I think the question you should be investigating is not why pilots cannot recover from upset situations, but why they get themselves in an upset situation in the first place.

There are a number of threads running on PPRuNe at present which are dancing around this issue given that airlines have found a new favourite way of committing industrial homicide. Gone is the favourite controlled flight into terrain to be replaced with loss of situational or attitudinal awareness.

hoggsnortrupert has, in my opinion, pointed to the root cause of the problem and you have alluded to it in your question, training.

I live and fly in Australia which still has a strong GA environment which is the traditional way of giving pilots experience before they are let loose in the big stuff. In the past a pilot could expect to spend several years in GA before moving on. This gave them extensive hands on flying experience including flight in instrument conditions. They took these skill into the airline environment where their captains had also come up through the ranks with the same background. The result was a cockpit experience level that could cope with automation failures, upset conditions, wind shears and the like.

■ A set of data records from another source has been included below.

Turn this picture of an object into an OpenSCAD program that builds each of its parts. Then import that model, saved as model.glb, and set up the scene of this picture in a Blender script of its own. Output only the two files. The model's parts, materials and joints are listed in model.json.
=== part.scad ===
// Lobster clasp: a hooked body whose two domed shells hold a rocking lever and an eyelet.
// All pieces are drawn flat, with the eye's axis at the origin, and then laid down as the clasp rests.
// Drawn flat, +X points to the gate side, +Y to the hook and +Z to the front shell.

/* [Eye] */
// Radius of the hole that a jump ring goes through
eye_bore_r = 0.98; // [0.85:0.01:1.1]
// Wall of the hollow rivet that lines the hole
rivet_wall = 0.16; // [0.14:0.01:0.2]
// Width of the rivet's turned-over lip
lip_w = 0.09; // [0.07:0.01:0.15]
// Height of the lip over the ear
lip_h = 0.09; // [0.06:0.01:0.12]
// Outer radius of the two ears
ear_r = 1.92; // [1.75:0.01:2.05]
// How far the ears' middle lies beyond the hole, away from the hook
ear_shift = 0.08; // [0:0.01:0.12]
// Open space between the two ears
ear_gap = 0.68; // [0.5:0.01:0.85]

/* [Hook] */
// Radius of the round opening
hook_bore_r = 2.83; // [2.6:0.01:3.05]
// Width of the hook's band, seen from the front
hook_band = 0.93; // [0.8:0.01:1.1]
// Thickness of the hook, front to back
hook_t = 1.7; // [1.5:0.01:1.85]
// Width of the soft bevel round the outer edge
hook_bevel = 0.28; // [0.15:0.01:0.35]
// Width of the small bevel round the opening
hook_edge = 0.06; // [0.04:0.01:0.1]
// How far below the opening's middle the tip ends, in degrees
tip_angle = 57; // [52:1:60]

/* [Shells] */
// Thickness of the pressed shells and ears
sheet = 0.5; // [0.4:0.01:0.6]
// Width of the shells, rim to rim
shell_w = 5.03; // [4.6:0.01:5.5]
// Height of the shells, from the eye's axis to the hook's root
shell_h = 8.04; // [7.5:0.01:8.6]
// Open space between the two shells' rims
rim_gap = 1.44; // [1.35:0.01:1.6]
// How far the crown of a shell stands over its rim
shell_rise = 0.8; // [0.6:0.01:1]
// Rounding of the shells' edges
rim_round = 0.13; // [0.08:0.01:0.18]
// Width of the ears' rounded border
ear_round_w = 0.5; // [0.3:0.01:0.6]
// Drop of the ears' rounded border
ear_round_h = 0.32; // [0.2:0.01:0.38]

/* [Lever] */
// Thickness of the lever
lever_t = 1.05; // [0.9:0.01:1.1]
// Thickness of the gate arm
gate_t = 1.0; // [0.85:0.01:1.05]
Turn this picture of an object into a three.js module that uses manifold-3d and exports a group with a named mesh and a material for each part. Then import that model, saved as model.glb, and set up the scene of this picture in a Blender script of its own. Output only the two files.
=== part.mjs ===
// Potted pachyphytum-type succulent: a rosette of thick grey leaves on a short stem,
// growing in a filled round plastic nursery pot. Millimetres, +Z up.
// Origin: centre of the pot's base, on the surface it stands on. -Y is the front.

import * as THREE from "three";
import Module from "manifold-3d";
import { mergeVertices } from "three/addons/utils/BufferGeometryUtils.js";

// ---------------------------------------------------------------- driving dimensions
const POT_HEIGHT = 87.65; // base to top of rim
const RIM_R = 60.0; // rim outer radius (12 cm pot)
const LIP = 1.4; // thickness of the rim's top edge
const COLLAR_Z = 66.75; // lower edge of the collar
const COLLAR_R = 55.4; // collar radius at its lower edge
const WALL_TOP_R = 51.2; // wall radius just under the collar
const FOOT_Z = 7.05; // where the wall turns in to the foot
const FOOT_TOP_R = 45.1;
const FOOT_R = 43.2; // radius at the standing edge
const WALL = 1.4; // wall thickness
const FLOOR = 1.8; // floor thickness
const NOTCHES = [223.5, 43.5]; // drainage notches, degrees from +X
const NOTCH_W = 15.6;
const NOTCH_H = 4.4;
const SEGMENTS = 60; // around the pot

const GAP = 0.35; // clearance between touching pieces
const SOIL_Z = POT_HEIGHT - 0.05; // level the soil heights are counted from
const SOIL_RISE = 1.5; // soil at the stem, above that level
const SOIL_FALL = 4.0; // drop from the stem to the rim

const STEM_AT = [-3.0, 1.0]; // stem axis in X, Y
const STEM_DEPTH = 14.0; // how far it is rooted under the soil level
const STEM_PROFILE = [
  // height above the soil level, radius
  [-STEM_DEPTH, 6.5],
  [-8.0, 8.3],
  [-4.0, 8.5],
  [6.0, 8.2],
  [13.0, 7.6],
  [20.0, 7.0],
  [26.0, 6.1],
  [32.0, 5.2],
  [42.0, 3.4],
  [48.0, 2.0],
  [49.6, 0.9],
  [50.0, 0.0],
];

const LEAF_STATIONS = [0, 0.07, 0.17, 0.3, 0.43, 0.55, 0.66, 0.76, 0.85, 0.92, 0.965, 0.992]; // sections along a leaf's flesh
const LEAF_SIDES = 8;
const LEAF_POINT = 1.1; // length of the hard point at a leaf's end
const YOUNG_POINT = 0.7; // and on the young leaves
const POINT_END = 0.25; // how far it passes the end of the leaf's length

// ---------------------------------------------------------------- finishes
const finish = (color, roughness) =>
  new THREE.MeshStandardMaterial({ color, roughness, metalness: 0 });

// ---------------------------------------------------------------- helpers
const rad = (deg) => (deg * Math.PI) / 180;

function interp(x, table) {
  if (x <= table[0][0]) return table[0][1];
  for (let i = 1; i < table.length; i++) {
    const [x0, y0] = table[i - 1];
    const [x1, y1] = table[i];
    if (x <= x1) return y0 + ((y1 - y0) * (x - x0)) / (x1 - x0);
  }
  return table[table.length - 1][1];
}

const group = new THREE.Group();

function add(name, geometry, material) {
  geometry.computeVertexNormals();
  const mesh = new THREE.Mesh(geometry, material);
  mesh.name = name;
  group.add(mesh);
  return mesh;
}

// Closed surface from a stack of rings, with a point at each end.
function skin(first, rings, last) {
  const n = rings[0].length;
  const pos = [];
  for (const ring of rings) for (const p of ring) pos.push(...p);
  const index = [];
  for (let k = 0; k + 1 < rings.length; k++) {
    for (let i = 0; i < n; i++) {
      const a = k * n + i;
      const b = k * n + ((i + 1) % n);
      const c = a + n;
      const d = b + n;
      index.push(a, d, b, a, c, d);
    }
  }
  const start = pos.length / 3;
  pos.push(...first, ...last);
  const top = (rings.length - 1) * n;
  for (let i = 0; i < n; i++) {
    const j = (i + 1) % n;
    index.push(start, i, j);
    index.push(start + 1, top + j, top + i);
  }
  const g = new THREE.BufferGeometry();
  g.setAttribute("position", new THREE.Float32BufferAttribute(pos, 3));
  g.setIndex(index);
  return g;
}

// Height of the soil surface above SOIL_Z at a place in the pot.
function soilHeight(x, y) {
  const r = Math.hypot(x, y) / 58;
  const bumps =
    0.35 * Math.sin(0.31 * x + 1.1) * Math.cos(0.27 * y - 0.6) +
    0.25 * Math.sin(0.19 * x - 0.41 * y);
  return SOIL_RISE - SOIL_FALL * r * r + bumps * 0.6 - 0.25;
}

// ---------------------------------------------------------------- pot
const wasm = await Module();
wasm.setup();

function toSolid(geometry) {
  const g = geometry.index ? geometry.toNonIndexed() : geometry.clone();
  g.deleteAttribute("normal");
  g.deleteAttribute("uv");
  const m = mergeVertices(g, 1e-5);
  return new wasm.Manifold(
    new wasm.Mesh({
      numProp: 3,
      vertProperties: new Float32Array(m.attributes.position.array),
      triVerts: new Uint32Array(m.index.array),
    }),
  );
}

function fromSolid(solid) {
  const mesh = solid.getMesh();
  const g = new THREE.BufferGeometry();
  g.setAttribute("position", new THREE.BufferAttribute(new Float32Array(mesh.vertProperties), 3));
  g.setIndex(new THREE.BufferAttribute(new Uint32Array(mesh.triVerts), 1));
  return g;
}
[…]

The current trend is for "fast-tracked" cadets who do not possess that real world experience. Now it is not possible to take a European cadet and give them the GA experience that an Australian pilot will get but it is possible to extend their training to include much more time in a simulator dealing with these types of problems and how to recognise it and deal with it without the need for an autopilot.

It is not happening today and the results are in the crash reports with increasing frequency.